*Your objective*. Filter the entries that follow, copying every line in which the word "scene" appears.
#### Records shown ####
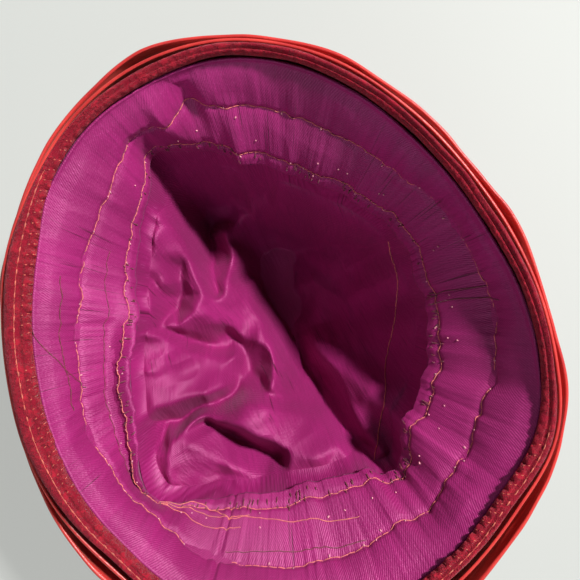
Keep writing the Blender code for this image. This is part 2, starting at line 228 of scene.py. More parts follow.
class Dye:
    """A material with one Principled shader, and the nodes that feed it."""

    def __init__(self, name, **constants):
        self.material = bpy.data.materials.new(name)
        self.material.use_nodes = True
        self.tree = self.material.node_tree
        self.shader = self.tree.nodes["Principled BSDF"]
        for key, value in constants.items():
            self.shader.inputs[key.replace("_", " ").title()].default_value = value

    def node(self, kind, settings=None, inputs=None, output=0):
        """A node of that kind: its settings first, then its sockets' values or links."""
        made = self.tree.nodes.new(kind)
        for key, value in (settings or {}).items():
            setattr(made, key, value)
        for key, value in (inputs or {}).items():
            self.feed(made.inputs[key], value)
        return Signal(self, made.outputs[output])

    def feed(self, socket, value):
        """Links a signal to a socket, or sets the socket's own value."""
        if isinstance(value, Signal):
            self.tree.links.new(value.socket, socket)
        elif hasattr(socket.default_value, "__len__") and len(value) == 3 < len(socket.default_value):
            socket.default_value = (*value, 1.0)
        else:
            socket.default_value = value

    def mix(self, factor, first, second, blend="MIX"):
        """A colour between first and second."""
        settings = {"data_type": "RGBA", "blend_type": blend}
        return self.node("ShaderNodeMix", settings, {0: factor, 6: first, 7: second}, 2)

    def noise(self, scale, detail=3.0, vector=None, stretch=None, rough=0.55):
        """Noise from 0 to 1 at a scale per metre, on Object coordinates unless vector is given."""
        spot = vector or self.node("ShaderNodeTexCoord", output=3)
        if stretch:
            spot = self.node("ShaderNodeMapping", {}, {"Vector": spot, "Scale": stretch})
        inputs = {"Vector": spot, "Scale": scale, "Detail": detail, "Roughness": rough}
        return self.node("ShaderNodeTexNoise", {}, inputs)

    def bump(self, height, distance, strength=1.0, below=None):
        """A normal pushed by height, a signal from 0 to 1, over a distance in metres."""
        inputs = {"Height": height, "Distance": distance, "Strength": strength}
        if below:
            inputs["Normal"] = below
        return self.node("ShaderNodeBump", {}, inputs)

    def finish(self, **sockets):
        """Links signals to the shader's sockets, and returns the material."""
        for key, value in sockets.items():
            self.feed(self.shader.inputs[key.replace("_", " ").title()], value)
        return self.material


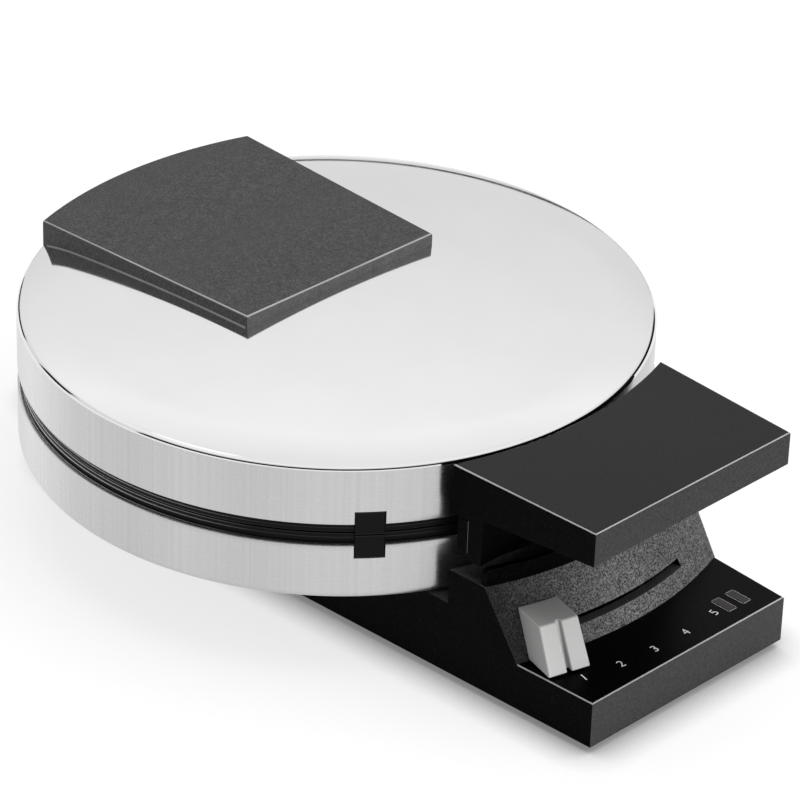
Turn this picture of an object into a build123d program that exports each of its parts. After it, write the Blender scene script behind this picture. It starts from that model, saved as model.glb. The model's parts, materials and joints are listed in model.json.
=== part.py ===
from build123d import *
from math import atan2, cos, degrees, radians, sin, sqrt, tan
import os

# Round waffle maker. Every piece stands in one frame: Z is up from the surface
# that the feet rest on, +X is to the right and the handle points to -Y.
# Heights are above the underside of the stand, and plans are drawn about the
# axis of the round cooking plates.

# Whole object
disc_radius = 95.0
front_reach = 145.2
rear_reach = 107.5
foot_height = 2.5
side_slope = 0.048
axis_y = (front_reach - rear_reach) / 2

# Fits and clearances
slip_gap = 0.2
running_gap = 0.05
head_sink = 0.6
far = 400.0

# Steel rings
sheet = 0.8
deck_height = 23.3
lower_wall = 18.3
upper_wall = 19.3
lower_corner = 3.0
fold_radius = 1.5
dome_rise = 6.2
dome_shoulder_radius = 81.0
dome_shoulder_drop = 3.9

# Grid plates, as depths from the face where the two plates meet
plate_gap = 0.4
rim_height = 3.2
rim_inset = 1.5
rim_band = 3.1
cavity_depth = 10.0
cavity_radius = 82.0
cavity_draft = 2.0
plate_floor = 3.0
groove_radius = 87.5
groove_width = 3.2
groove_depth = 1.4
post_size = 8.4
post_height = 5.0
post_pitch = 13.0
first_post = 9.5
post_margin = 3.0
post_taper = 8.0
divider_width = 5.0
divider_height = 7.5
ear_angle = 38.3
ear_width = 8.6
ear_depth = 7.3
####
*The output*.
Keep writing the Blender code for this image. This is part 2, starting at line 228 of scene.py. More parts follow.
Turn this picture of an object into a build123d program that exports each of its parts. After it, write the Blender scene script behind this picture. It starts from that model, saved as model.glb. The model's parts, materials and joints are listed in model.json.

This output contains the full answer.